- [WHAT YOU ARE ASKED TO DO] Repeat only the lines from the one containing "Write part 2 of" through the one containing "return flat.reshape(-1, 3).astype(float)", exactly as written, both ends included.

- [DATASET]
---
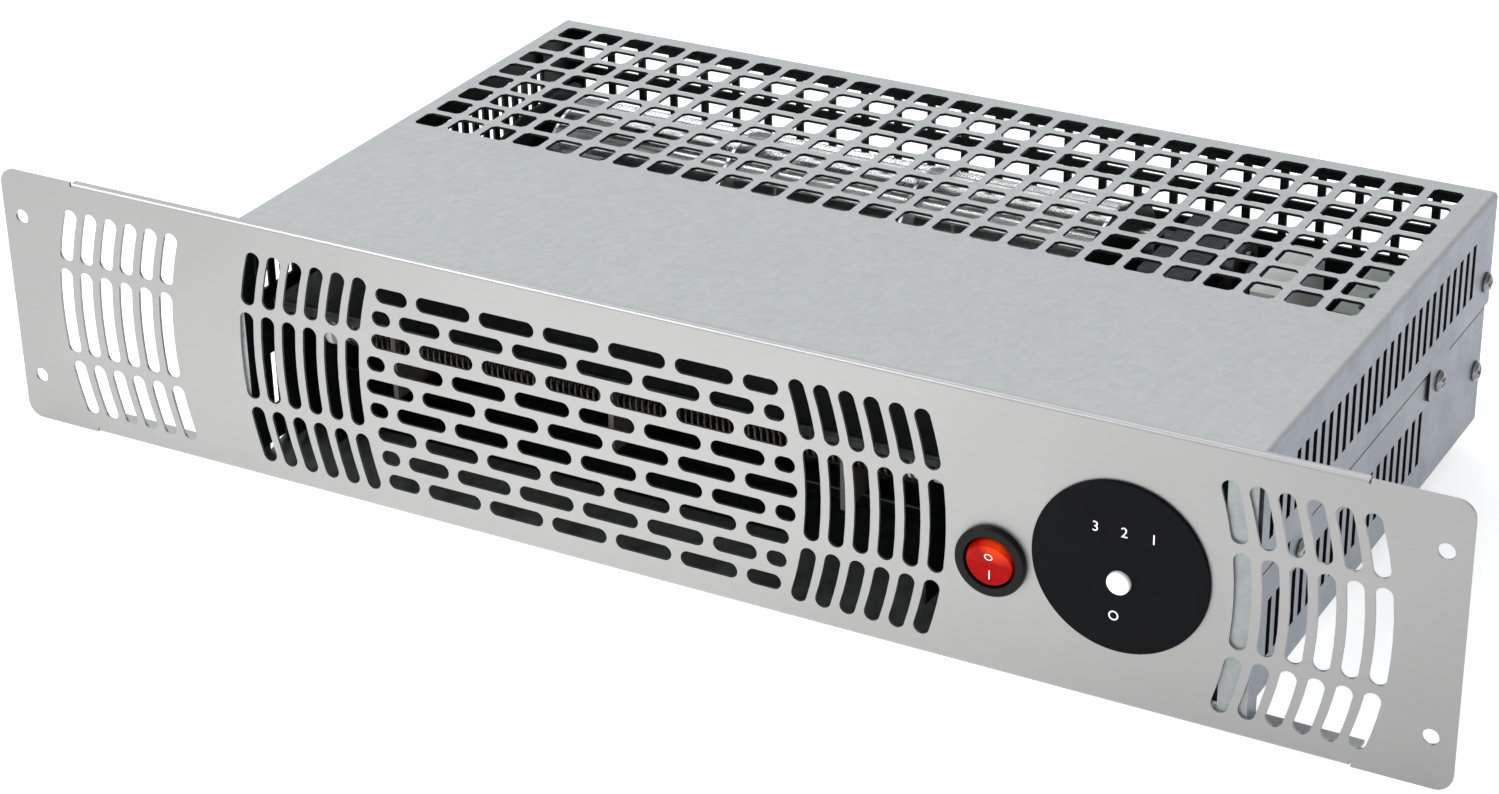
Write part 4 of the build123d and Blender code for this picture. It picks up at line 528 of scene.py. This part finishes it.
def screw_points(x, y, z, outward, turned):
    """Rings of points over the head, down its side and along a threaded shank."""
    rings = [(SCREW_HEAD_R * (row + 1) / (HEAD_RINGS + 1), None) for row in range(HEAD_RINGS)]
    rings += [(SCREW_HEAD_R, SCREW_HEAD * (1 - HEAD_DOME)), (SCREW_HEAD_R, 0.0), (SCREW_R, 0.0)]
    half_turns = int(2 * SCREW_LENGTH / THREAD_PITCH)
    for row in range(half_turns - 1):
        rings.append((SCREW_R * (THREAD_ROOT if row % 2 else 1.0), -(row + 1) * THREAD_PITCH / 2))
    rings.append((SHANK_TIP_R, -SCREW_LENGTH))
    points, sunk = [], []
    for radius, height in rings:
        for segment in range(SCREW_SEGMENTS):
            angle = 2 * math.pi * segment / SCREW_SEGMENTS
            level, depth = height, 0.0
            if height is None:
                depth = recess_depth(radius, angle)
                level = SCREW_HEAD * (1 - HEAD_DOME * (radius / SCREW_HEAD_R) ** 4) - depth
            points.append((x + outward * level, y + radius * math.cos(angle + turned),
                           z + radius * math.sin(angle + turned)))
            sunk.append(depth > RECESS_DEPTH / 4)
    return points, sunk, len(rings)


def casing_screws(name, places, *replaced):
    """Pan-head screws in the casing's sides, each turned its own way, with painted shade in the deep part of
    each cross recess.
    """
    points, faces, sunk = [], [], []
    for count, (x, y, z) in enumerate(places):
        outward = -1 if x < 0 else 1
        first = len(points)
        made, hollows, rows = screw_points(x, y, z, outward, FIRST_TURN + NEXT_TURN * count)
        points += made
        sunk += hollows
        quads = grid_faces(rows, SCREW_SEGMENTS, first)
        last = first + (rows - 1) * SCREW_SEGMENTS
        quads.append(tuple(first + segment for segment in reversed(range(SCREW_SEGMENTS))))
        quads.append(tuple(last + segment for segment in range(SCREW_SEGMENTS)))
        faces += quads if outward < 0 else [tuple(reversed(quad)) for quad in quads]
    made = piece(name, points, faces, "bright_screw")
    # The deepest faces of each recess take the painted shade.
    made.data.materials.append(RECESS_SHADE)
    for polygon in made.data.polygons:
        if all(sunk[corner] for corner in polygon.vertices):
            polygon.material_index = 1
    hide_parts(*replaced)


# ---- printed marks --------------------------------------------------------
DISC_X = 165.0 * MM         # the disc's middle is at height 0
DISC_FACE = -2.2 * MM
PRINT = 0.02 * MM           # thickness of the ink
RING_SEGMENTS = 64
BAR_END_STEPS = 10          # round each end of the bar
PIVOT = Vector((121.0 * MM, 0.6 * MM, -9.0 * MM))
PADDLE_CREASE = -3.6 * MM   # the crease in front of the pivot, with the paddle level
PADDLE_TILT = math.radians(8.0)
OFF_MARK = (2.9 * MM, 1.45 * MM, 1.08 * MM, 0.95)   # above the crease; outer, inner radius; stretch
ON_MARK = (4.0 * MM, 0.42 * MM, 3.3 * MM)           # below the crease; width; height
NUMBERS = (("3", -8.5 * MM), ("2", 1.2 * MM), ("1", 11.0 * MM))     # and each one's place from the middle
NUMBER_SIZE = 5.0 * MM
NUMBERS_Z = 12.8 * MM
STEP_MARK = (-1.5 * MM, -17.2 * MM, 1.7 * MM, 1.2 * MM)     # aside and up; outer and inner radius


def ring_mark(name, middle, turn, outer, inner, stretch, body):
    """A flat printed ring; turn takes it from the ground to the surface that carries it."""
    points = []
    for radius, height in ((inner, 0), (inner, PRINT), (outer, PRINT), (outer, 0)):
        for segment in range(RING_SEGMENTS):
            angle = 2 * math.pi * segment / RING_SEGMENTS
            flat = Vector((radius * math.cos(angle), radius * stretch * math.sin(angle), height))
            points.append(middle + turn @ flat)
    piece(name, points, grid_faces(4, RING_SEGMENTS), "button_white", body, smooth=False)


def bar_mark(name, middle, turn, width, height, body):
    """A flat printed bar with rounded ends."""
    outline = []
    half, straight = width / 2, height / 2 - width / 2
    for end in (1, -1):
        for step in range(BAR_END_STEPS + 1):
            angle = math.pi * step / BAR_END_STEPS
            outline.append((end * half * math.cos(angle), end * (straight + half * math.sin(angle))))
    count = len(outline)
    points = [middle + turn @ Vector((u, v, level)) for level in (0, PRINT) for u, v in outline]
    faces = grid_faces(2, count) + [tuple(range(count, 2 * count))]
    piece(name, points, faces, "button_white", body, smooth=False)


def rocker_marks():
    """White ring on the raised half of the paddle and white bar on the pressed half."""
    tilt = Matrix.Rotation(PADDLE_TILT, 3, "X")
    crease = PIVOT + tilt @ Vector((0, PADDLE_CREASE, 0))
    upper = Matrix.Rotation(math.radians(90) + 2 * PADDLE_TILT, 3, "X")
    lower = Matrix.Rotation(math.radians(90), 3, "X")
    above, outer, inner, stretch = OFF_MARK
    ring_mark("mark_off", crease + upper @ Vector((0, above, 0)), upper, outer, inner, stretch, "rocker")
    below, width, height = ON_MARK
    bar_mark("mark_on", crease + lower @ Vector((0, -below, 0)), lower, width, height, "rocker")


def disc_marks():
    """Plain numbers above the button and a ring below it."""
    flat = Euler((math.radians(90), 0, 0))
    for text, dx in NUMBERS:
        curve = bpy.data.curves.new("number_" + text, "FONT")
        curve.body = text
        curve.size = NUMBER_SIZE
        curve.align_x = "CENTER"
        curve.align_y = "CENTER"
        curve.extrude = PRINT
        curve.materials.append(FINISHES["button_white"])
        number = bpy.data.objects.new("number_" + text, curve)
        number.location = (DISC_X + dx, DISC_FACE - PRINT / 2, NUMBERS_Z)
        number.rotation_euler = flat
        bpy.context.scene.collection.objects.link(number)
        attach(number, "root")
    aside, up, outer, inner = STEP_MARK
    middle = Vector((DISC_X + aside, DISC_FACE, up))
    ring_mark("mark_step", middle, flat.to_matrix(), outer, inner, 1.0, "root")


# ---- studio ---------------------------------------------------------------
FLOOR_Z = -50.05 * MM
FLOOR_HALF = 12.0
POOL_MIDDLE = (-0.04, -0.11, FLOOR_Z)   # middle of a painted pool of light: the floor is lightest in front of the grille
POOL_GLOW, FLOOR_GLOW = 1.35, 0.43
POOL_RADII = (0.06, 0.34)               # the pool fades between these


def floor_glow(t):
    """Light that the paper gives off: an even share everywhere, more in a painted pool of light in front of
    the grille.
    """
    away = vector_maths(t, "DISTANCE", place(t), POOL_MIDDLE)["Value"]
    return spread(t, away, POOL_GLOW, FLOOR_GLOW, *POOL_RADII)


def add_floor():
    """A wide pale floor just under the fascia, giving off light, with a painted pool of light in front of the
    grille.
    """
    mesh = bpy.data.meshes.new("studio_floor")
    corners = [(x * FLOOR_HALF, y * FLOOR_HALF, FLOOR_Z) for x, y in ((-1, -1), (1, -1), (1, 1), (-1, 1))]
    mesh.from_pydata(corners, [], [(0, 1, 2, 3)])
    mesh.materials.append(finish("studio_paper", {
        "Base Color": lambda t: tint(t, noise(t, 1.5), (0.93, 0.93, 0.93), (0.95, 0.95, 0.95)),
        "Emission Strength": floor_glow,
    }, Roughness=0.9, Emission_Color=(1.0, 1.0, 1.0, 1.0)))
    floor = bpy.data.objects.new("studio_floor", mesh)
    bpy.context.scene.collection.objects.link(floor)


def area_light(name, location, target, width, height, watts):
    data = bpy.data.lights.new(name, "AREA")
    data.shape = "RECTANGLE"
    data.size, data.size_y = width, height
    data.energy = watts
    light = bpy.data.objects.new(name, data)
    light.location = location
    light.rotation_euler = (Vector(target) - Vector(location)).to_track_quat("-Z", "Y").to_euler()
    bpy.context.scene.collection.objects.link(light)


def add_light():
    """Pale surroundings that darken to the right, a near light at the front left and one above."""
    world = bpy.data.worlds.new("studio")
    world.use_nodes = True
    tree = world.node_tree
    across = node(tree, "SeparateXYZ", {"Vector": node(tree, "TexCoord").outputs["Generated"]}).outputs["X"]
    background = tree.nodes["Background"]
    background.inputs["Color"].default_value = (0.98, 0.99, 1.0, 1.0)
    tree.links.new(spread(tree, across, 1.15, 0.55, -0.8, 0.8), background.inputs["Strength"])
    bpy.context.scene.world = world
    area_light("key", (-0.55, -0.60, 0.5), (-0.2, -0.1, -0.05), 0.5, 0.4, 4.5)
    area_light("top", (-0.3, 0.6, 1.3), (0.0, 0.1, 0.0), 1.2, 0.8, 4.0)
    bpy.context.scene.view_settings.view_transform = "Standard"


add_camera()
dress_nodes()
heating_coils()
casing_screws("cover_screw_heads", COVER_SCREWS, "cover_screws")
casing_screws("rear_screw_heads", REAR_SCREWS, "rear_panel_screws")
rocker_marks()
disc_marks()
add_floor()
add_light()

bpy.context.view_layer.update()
---
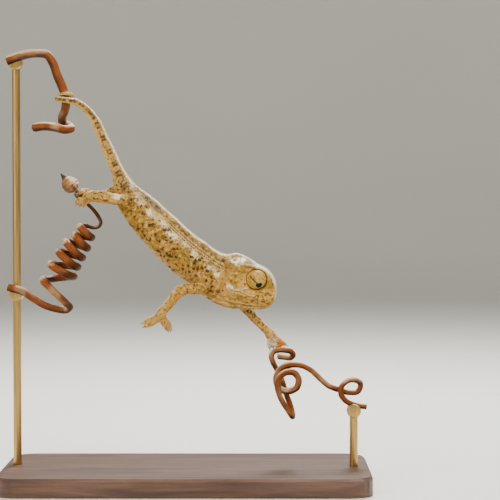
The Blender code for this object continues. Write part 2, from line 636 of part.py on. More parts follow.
---
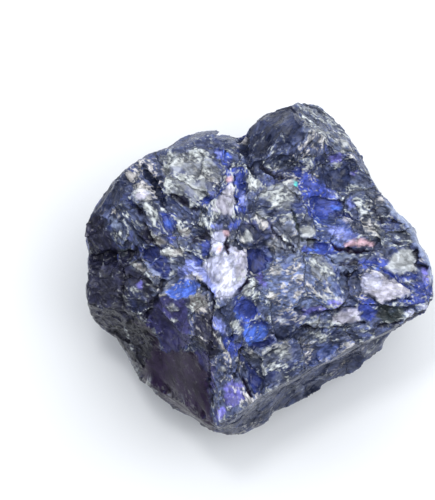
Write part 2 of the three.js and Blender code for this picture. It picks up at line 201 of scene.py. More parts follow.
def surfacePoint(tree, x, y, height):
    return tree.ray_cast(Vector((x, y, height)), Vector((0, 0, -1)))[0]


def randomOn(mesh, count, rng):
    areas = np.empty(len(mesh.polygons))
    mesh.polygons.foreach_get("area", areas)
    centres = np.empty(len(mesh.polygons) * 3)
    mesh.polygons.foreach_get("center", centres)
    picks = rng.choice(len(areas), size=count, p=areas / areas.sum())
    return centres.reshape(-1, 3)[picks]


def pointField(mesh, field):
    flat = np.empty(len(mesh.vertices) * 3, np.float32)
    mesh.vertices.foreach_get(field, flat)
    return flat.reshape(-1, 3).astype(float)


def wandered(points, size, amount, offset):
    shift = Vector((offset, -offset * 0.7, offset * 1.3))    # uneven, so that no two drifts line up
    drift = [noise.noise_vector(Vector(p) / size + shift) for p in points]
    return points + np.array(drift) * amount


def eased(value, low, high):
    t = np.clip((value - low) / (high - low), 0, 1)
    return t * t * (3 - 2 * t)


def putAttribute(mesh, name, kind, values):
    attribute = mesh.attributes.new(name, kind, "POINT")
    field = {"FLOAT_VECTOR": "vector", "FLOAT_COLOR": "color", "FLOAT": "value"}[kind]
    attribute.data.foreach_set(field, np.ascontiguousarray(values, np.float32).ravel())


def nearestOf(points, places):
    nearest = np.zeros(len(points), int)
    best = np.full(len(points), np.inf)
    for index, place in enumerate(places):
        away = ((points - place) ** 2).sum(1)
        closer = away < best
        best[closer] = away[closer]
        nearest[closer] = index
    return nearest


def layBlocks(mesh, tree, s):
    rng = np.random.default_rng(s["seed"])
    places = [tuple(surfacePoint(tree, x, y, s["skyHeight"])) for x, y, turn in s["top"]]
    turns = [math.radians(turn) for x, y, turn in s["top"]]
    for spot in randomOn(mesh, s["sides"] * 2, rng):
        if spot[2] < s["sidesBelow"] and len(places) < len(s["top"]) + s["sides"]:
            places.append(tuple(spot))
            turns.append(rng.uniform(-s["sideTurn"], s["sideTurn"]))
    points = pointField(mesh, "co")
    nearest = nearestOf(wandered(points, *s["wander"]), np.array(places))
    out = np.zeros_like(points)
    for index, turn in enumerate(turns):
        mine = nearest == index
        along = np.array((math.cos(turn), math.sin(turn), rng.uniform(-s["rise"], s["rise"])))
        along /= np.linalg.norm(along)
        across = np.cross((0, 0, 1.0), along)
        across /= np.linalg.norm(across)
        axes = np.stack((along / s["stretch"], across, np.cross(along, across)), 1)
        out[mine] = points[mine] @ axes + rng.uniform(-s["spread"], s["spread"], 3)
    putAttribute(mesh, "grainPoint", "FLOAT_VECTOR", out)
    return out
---
- [SOLVED EXERCISE]
Write part 2 of the three.js and Blender code for this picture. It picks up at line 201 of scene.py. More parts follow.
def surfacePoint(tree, x, y, height):
    return tree.ray_cast(Vector((x, y, height)), Vector((0, 0, -1)))[0]


def randomOn(mesh, count, rng):
    areas = np.empty(len(mesh.polygons))
    mesh.polygons.foreach_get("area", areas)
    centres = np.empty(len(mesh.polygons) * 3)
    mesh.polygons.foreach_get("center", centres)
    picks = rng.choice(len(areas), size=count, p=areas / areas.sum())
    return centres.reshape(-1, 3)[picks]


def pointField(mesh, field):
    flat = np.empty(len(mesh.vertices) * 3, np.float32)
    mesh.vertices.foreach_get(field, flat)
    return flat.reshape(-1, 3).astype(float)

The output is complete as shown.